■ DATA SECTION ■

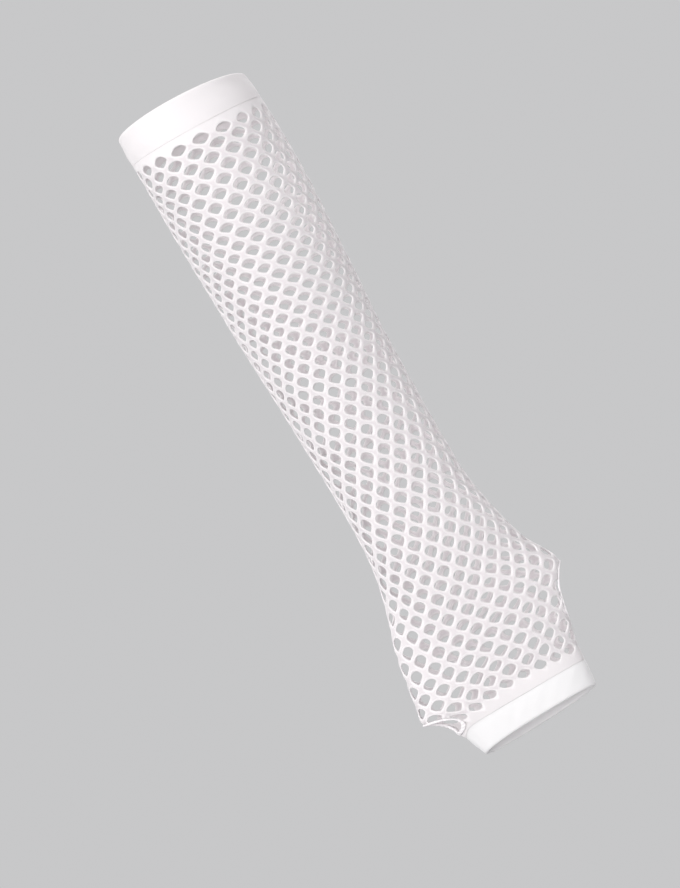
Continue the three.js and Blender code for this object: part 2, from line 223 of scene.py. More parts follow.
@dataclass
class ArmForm:
    """The glove's outer surface, as a round of knitting carried down the arm.

    Attributes:
        joints: Where the net meets the band, at each end.
        rims: Where each band is folded.
        dip_turn: Where the finger joint dips under the little finger's hole.
        dip_depth: How far it dips.
        dip_turns: The dip's half-width, as a share of the way round.
        slope_turn: How far each way round the glove its slope is measured, as a share of the way round.
        slope_down: How far each way along the arm it is measured.
        downs: The heights that are measured, evenly spaced.
        angles: The angles that are measured at each.
        arcs: The way round to each angle, by height and angle.
        turned: The angle at each even share of the way round, by height and share.
    """

    joints: dict[End, float] = field(default_factory=lambda: {End.ELBOW: 13.6, End.FINGERS: 319.9})
    rims: dict[End, float] = field(default_factory=lambda: {End.ELBOW: 0.0, End.FINGERS: 333.9})
    dip_turn: float = 0.75
    dip_depth: float = 4.2
    dip_turns: float = 0.05
    slope_turn: float = 0.004
    slope_down: float = 0.5
    downs: Floats = field(default_factory=lambda: np.arange(-12.0, 346.0, 1.0))
    angles: Floats = field(default_factory=lambda: np.linspace(0, WHOLE_TURN, 1441))
    arcs: Floats = field(init=False)
    turned: Floats = field(init=False)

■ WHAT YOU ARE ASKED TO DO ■
Please set down all the data word for word.

■ CORRECT ANSWER ■
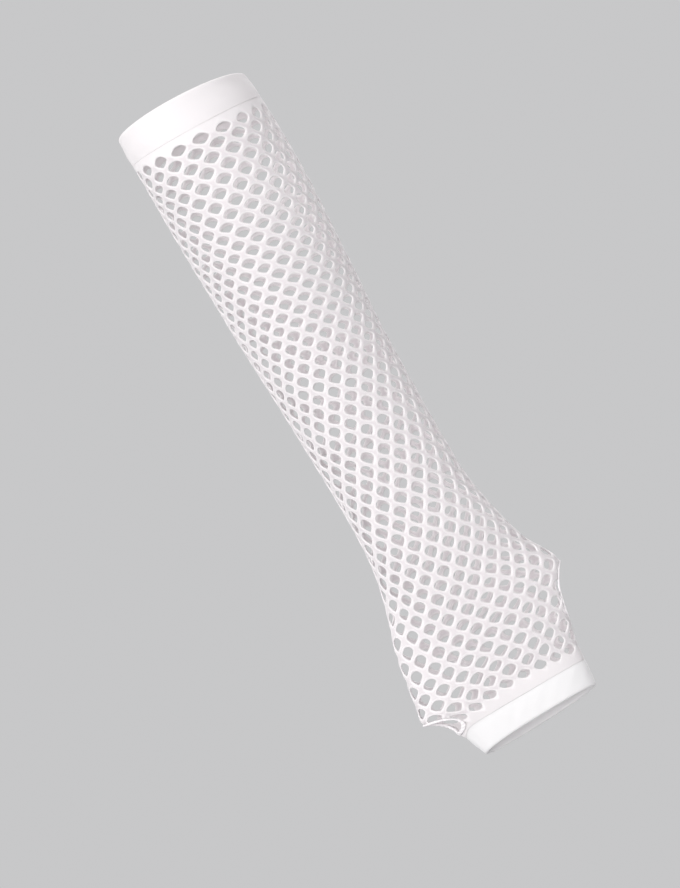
Continue the three.js and Blender code for this object: part 2, from line 223 of scene.py. More parts follow.
@dataclass
class ArmForm:
    """The glove's outer surface, as a round of knitting carried down the arm.

    Attributes:
        joints: Where the net meets the band, at each end.
        rims: Where each band is folded.
        dip_turn: Where the finger joint dips under the little finger's hole.
        dip_depth: How far it dips.
        dip_turns: The dip's half-width, as a share of the way round.
        slope_turn: How far each way round the glove its slope is measured, as a share of the way round.
        slope_down: How far each way along the arm it is measured.
        downs: The heights that are measured, evenly spaced.
        angles: The angles that are measured at each.
        arcs: The way round to each angle, by height and angle.
        turned: The angle at each even share of the way round, by height and share.
    """

    joints: dict[End, float] = field(default_factory=lambda: {End.ELBOW: 13.6, End.FINGERS: 319.9})
    rims: dict[End, float] = field(default_factory=lambda: {End.ELBOW: 0.0, End.FINGERS: 333.9})
    dip_turn: float = 0.75
    dip_depth: float = 4.2
    dip_turns: float = 0.05
    slope_turn: float = 0.004
    slope_down: float = 0.5
    downs: Floats = field(default_factory=lambda: np.arange(-12.0, 346.0, 1.0))
    angles: Floats = field(default_factory=lambda: np.linspace(0, WHOLE_TURN, 1441))
    arcs: Floats = field(init=False)
    turned: Floats = field(init=False)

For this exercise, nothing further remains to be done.